Record excerpts —

══════════════════════════════

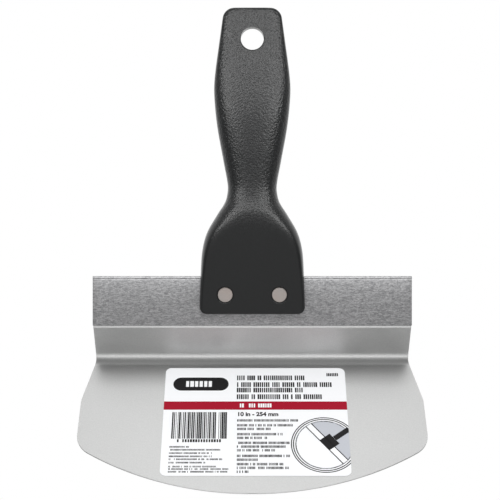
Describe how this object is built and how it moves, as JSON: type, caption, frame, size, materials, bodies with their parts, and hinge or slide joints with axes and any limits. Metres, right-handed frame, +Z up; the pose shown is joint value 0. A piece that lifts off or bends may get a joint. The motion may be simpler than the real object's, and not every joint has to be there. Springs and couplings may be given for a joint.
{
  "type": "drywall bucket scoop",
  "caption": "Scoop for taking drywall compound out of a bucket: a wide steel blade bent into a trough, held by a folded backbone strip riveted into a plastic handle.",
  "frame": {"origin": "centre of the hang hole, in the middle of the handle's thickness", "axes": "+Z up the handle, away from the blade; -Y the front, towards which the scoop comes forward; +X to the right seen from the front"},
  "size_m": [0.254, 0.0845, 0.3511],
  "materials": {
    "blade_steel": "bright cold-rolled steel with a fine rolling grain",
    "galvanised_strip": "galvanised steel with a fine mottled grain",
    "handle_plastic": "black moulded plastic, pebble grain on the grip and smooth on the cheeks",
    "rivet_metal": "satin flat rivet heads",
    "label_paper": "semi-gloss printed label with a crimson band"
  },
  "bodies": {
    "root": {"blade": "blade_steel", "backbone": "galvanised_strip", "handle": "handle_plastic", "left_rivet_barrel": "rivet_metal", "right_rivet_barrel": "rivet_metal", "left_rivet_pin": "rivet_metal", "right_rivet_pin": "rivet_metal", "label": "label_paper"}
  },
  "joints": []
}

══════════════════════════════

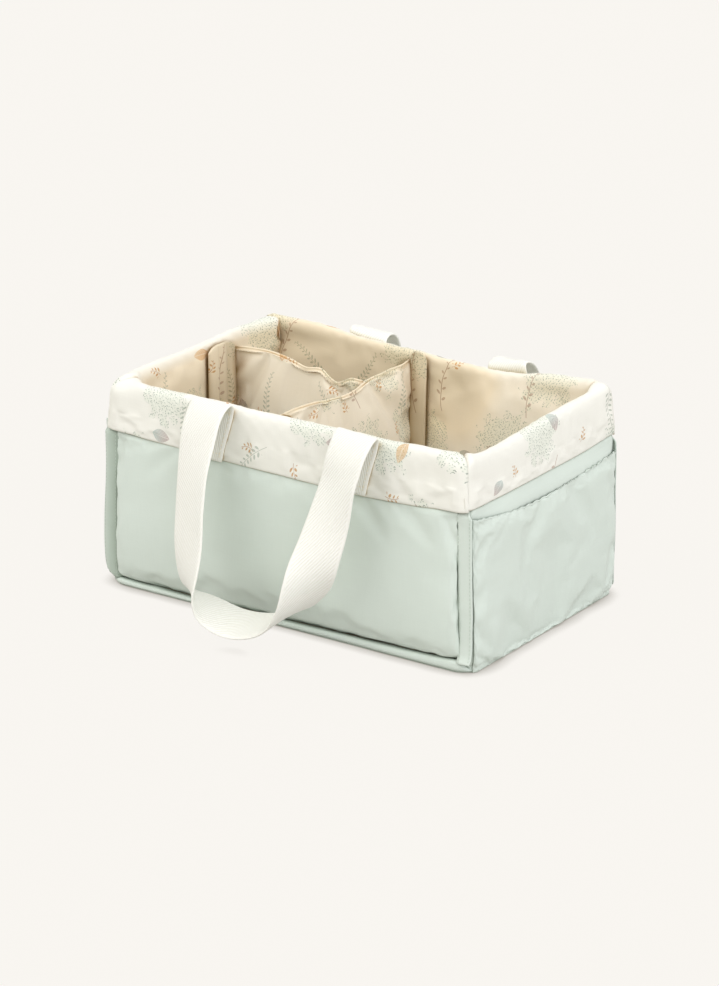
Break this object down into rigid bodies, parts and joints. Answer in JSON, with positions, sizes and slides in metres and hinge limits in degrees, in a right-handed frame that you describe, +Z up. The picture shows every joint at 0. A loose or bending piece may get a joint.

══════════════════════════════

Exercise directions — Your answer should be one number: how many lines of the listing include the word "materials".

Exercise solution — 2